### WRITTEN REQUEST
Each line below should be reproduced without any alteration.

### DATA BLOCK
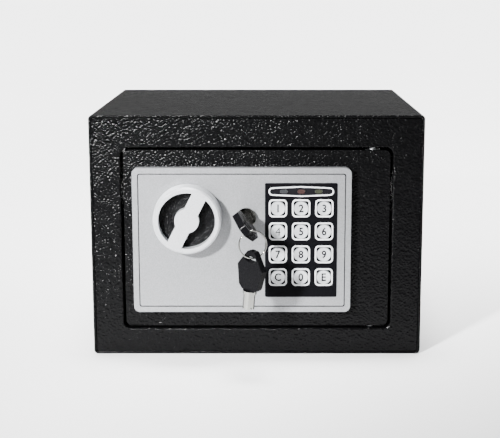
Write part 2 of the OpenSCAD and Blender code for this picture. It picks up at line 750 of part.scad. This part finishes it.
module battery_door() color("#26272a") union() {
    span([box_x0 - 1, hatch_y, box_z0 - 1], [box_x1 + 1, hatch_y + hatch_t, box_z0 + box_h + 1]);
    for (i = [0:4]) span([box_x0 + box_w / 2 - 9, hatch_y + hatch_t - eps, box_z0 + box_h - 8 - i * 2.4],
        [box_x0 + box_w / 2 + 9, hatch_y + hatch_t + 0.8, box_z0 + box_h - 7 - i * 2.4]);
}

module reset_button() color("#b3262a") union() {
    rod_y(reset_x, reset_z, reset_r, cover_y - cover_t - 1.5, cover_y + 1.6);
    rod_y(reset_x, reset_z, reset_r + 1.2, cover_y - cover_t - 1.5, cover_y - cover_t - 0.5);
}

// ---------- keys ----------

// Outline of a bow: narrow at the ring, widest near the middle; v runs from the ring end to the shank
module bow_outline() {
    widest = 0.43 * bow_len;
    end_w = 7.5;
    root_w = bow_w - 5;
    r = 1.6;
    hull() {
        for (s = [-1, 1]) {
            translate([s * (end_w / 2 - r), r]) circle(r, $fn = 32);
            translate([s * (bow_w / 2 - r), widest]) circle(r, $fn = 32);
            translate([s * (root_w / 2 - r), bow_len - 3.5]) circle(r, $fn = 32);
            translate([s * (shank_r + 0.8), bow_len - 1]) circle(1, $fn = 32);
        }
    }
}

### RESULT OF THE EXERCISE
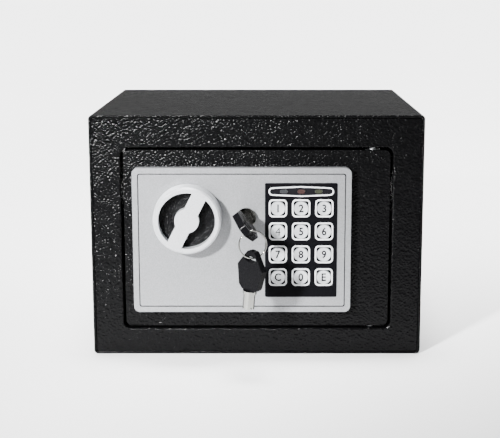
Write part 2 of the OpenSCAD and Blender code for this picture. It picks up at line 750 of part.scad. This part finishes it.
module battery_door() color("#26272a") union() {
    span([box_x0 - 1, hatch_y, box_z0 - 1], [box_x1 + 1, hatch_y + hatch_t, box_z0 + box_h + 1]);
    for (i = [0:4]) span([box_x0 + box_w / 2 - 9, hatch_y + hatch_t - eps, box_z0 + box_h - 8 - i * 2.4],
        [box_x0 + box_w / 2 + 9, hatch_y + hatch_t + 0.8, box_z0 + box_h - 7 - i * 2.4]);
}

module reset_button() color("#b3262a") union() {
    rod_y(reset_x, reset_z, reset_r, cover_y - cover_t - 1.5, cover_y + 1.6);
    rod_y(reset_x, reset_z, reset_r + 1.2, cover_y - cover_t - 1.5, cover_y - cover_t - 0.5);
}

// ---------- keys ----------

// Outline of a bow: narrow at the ring, widest near the middle; v runs from the ring end to the shank
module bow_outline() {
    widest = 0.43 * bow_len;
    end_w = 7.5;
    root_w = bow_w - 5;
    r = 1.6;
    hull() {
        for (s = [-1, 1]) {
            translate([s * (end_w / 2 - r), r]) circle(r, $fn = 32);
            translate([s * (bow_w / 2 - r), widest]) circle(r, $fn = 32);
            translate([s * (root_w / 2 - r), bow_len - 3.5]) circle(r, $fn = 32);
            translate([s * (shank_r + 0.8), bow_len - 1]) circle(1, $fn = 32);
        }
    }
}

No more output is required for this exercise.